— begin —

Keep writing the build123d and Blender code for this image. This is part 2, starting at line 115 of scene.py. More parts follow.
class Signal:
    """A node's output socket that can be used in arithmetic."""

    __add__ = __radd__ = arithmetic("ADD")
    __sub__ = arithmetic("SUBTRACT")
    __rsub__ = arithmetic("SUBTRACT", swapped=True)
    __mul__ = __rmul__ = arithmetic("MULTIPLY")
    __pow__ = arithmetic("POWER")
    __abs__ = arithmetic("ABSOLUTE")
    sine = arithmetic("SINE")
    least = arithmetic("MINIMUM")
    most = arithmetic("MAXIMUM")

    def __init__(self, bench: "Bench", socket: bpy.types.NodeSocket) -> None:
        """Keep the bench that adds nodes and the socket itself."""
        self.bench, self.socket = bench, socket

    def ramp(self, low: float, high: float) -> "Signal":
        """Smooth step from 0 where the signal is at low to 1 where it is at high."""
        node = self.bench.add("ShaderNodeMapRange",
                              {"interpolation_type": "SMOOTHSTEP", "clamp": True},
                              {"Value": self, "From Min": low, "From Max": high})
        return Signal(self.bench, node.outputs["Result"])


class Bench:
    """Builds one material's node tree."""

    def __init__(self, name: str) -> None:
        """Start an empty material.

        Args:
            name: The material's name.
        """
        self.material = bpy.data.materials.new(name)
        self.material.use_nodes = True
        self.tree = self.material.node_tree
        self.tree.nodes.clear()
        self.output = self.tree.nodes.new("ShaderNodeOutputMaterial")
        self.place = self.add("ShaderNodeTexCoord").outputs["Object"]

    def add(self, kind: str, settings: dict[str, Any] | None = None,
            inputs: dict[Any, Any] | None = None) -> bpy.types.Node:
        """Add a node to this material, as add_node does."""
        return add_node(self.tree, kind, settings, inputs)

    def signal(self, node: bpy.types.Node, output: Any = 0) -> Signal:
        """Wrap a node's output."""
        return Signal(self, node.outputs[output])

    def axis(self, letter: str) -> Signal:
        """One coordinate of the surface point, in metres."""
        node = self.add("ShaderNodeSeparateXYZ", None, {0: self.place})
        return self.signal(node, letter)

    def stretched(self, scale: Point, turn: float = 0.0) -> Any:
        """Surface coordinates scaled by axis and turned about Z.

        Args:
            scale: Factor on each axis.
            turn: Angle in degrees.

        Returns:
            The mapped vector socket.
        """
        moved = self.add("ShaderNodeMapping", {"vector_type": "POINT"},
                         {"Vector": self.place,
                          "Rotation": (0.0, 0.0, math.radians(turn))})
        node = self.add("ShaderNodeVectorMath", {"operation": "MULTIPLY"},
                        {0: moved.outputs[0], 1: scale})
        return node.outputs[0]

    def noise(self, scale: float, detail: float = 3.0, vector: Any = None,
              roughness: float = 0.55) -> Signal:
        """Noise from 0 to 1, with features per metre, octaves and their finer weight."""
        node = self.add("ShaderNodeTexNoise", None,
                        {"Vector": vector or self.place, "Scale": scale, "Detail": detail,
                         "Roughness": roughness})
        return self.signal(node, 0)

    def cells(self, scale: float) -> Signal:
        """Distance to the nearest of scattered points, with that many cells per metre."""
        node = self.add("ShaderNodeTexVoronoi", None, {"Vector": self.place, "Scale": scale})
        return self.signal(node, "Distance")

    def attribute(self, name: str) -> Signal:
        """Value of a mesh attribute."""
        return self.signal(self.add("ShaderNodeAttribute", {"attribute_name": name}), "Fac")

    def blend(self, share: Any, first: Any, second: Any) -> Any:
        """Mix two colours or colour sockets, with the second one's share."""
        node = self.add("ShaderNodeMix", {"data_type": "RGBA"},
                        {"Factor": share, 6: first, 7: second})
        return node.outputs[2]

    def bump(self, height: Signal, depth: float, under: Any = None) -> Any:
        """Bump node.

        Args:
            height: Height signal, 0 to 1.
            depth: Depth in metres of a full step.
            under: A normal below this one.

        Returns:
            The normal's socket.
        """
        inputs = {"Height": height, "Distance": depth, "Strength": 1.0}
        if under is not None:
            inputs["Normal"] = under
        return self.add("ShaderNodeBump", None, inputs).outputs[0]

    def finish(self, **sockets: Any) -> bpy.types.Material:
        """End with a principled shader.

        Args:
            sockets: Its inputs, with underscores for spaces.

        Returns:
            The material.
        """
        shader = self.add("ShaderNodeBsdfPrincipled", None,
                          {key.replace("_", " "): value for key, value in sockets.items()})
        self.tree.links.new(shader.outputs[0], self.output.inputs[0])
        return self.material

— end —

WORK TO DO
Set down, exactly as written, each line of the data from its opening line through the one containing "return add_node(self.tree, kind, settings, inputs)". Output nothing more.

OUTPUT
Keep writing the build123d and Blender code for this image. This is part 2, starting at line 115 of scene.py. More parts follow.
class Signal:
    """A node's output socket that can be used in arithmetic."""

    __add__ = __radd__ = arithmetic("ADD")
    __sub__ = arithmetic("SUBTRACT")
    __rsub__ = arithmetic("SUBTRACT", swapped=True)
    __mul__ = __rmul__ = arithmetic("MULTIPLY")
    __pow__ = arithmetic("POWER")
    __abs__ = arithmetic("ABSOLUTE")
    sine = arithmetic("SINE")
    least = arithmetic("MINIMUM")
    most = arithmetic("MAXIMUM")

    def __init__(self, bench: "Bench", socket: bpy.types.NodeSocket) -> None:
        """Keep the bench that adds nodes and the socket itself."""
        self.bench, self.socket = bench, socket

    def ramp(self, low: float, high: float) -> "Signal":
        """Smooth step from 0 where the signal is at low to 1 where it is at high."""
        node = self.bench.add("ShaderNodeMapRange",
                              {"interpolation_type": "SMOOTHSTEP", "clamp": True},
                              {"Value": self, "From Min": low, "From Max": high})
        return Signal(self.bench, node.outputs["Result"])


class Bench:
    """Builds one material's node tree."""

    def __init__(self, name: str) -> None:
        """Start an empty material.

        Args:
            name: The material's name.
        """
        self.material = bpy.data.materials.new(name)
        self.material.use_nodes = True
        self.tree = self.material.node_tree
        self.tree.nodes.clear()
        self.output = self.tree.nodes.new("ShaderNodeOutputMaterial")
        self.place = self.add("ShaderNodeTexCoord").outputs["Object"]

    def add(self, kind: str, settings: dict[str, Any] | None = None,
            inputs: dict[Any, Any] | None = None) -> bpy.types.Node:
        """Add a node to this material, as add_node does."""
        return add_node(self.tree, kind, settings, inputs)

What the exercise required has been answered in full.